The investigation into the cause of food poisoning led Insight to the doors of the Joint Deputy Registrar, Mr. C. P. Joglekar. He was inquired about the reports on the food sample inquiry that was conducted by a government laboratory. Certain other sources had suggested that the food samples were given a clean chit; however, the Joint Deputy Registrar did not further comment on the matter and pointed out that there could have been multiple other reasons for the poisoning apart from bad food, like negligence, by using unclean utensils, inquiry about which is ongoing.

It has been decided by higher authorities that certain previous fines levied on the current vendor shall be waived off. A mail was sent out by the Hostel Council asking for the opinions of the Hostel-10 residents regarding the same. The students of Hostel 10 have vehemently protested against the waiver. It has come to the fore during this unfortunate incident that all the fines that are levied on the vendors for violations of hygiene and food safety are deposited in the hostel fund. On learning this, the students strongly objected to this prevalent practice. They were of the view that when they’re the ones facing the brunt of these failing hygiene standards and suffering due to them, then the fines should be adjusted to the mess bill of all the students, instead of adding it all to the hostel development fund.  

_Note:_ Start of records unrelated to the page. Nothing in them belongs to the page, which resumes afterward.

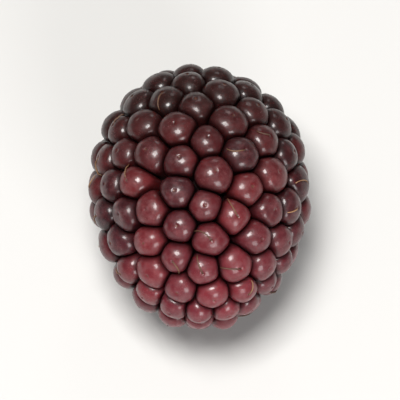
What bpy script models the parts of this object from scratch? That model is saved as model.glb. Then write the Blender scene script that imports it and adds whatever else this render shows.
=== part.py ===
"""A picked bramble berry, lying on its side.

Small juicy drupelets crowd over the whole berry, fused to each other and to the flesh under them, so
they are one solid. The pale end of the receptacle that they grow on is a piece of its own, in a socket at
the stem end with a hair's gap round it. The origin is on the surface under the middle of the berry. The
stem end faces -Y, the tip +Y, and +Z is up.
"""

import math

import bmesh
import bpy
import numpy as np
from mathutils import Matrix, Vector, geometry

# The berry's outer form over the drupelets, in metres
BERRY_WIDTH = 0.0220
BERRY_LENGTH = 0.0272
BERRY_HEIGHT = 0.0212
TIP_TAPER = 0.08

# The drupelets, and the rule that places them
DRUPELET_COUNT = 142
DRUPELET_SPACING = 0.00360
SMALLER_AT_TIP = 0.16
SMALLER_AT_STEM = 0.05
SIZE_SPREAD = 0.07
HEIGHT_SPREAD = 0.00016
PLACE_SPREAD = 0.10
SPACING_ROUNDS = 140
PUSH_SHARE = 0.3
SEED = 6

# One drupelet: how deep the creases and pits round it lie, and the rings of its dome
CREASE_DEPTH = 0.00120
PIT_DEPTH = 0.00175
DOME_RINGS = (0.88, 0.56)
RING_ROUNDNESS = (0.40, 0.9)
DOME_FULLNESS = 2.3
SHARP_ANGLE = math.radians(55)

# The receptacle's end and the socket it fills at the stem end
SCAR_WIDTH = 0.0050
SOCKET_DEPTH = 0.0039
SOCKET_TAPER = 0.92
SCAR_SUNK = 0.0021
SCAR_BEVEL = 0.0003
SCAR_HOLLOW = 0.00035
SCAR_HOLLOW_SHARE = 0.42
SCAR_RIM_SHARE = 0.80
FIT_GAP = 0.0003

# How much of the lowest drupelets is pressed flat where the berry lies on them
FLAT_DEPTH = 0.00021
FACES_DOWN = -0.9
CUT_TOLERANCE = 1e-7

# The two surfaces: colour, roughness and gloss coat
DRUPELET_SKIN = ("dark_red_skin", (0.075, 0.012, 0.018), 0.30, 0.4)
RECEPTACLE_FLESH = ("pale_receptacle", (0.62, 0.30, 0.20), 0.60, 0.0)

GOLDEN_ANGLE = math.pi * (3 - math.sqrt(5))
STEM_POLE = 0


def clear_scene():
    for obj in list(bpy.data.objects):
        bpy.data.objects.remove(obj, do_unlink=True)


def surface_material(name, color, roughness, coat):
    material = bpy.data.materials.new(name)
    material.use_nodes = True
    shader = material.node_tree.nodes["Principled BSDF"]
    shader.inputs["Base Color"].default_value = (*color, 1)
    shader.inputs["Roughness"].default_value = roughness
    shader.inputs["Metallic"].default_value = 0
    shader.inputs["Coat Weight"].default_value = coat
    return material


def berry_form(directions):
    """Points of the outer form in these directions: a sphere drawn out, and slimmer towards the tip."""
    girth = 1 - TIP_TAPER * directions[:, 1:2]
    half = np.array([BERRY_WIDTH, BERRY_LENGTH, BERRY_HEIGHT]) / 2
    return directions * half * np.hstack([girth, np.ones_like(girth), girth])


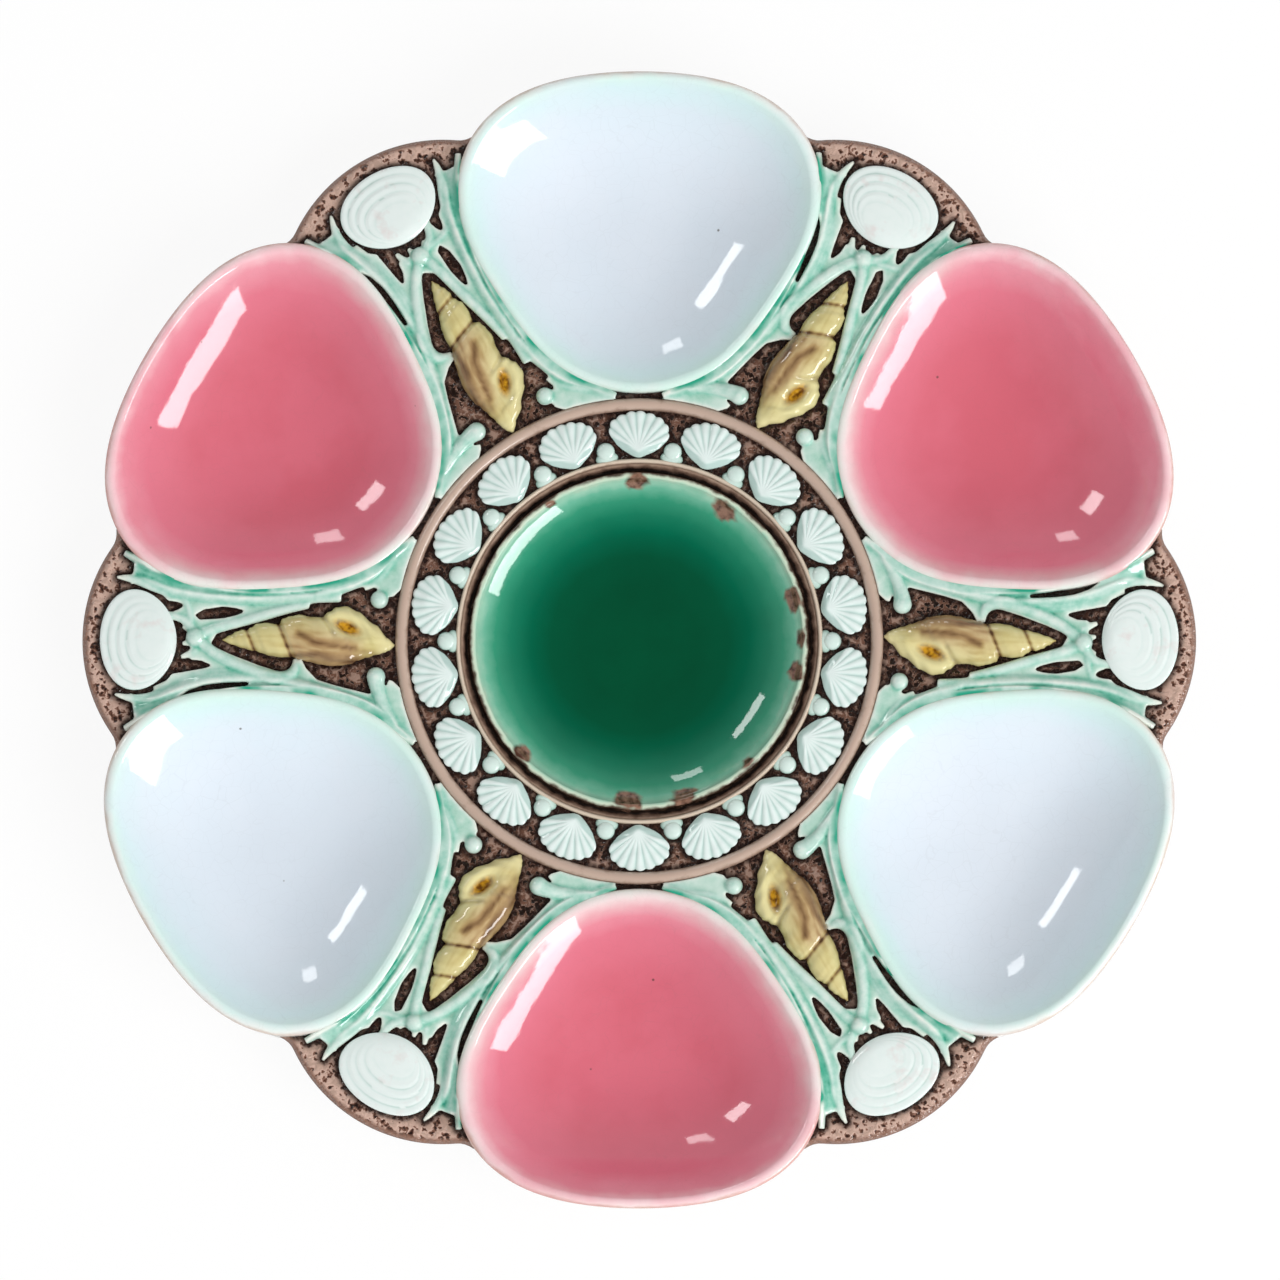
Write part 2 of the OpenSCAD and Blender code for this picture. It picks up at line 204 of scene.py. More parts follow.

The Hostel-10 mess will continue with the same vendor until the end of the semester after complete sanitation with a regulatory menu. Students, as well as the Council Members, have had some reservations about continuing with the same vendor as this isn’t the first time that regulations have been violated. A detailed monthly report prepared by the Hostel 10 Council revealed numerous counts along with proof where the students found worms, nails, and plastic in their meals. There were also occasions when expired ingredients were used. If found guilty, the current vendor shall be blacklisted and a new vendor will be appointed. The Joint Deputy Registrar made an example of Aroma’s Delight eatery where such steps had been taken previously after it was found to be violating certain hygiene protocols.

Preventing such incidents in the future should be a priority for the administration. On being asked about the existing preventive measures, Mr. C. P. Joglekar informed Insight about the appointment of food safety auditors and the audits that were done by them last year in December, as well as this year in January, whose reports had been dispatched to all the hostel wardens for taking necessary actions. They’re planning for one more audit in the upcoming semester. Audits aside, there’s a hygiene committee which visits the eateries and if it smells a rat, fines are levied. The fines start from Rs 5000, depending on the severity of the issue.

We hope this news of the mess re-opening brings some relief to the residents of Hostel-10, who had to travel all the way up to the boys’ hostels for meals or have food in canteens or by ordering it from outside. In the meanwhile, the students remain skeptical about the quality and hygiene of the mess food especially since the mess will continue with the old vendor until the end of the semester.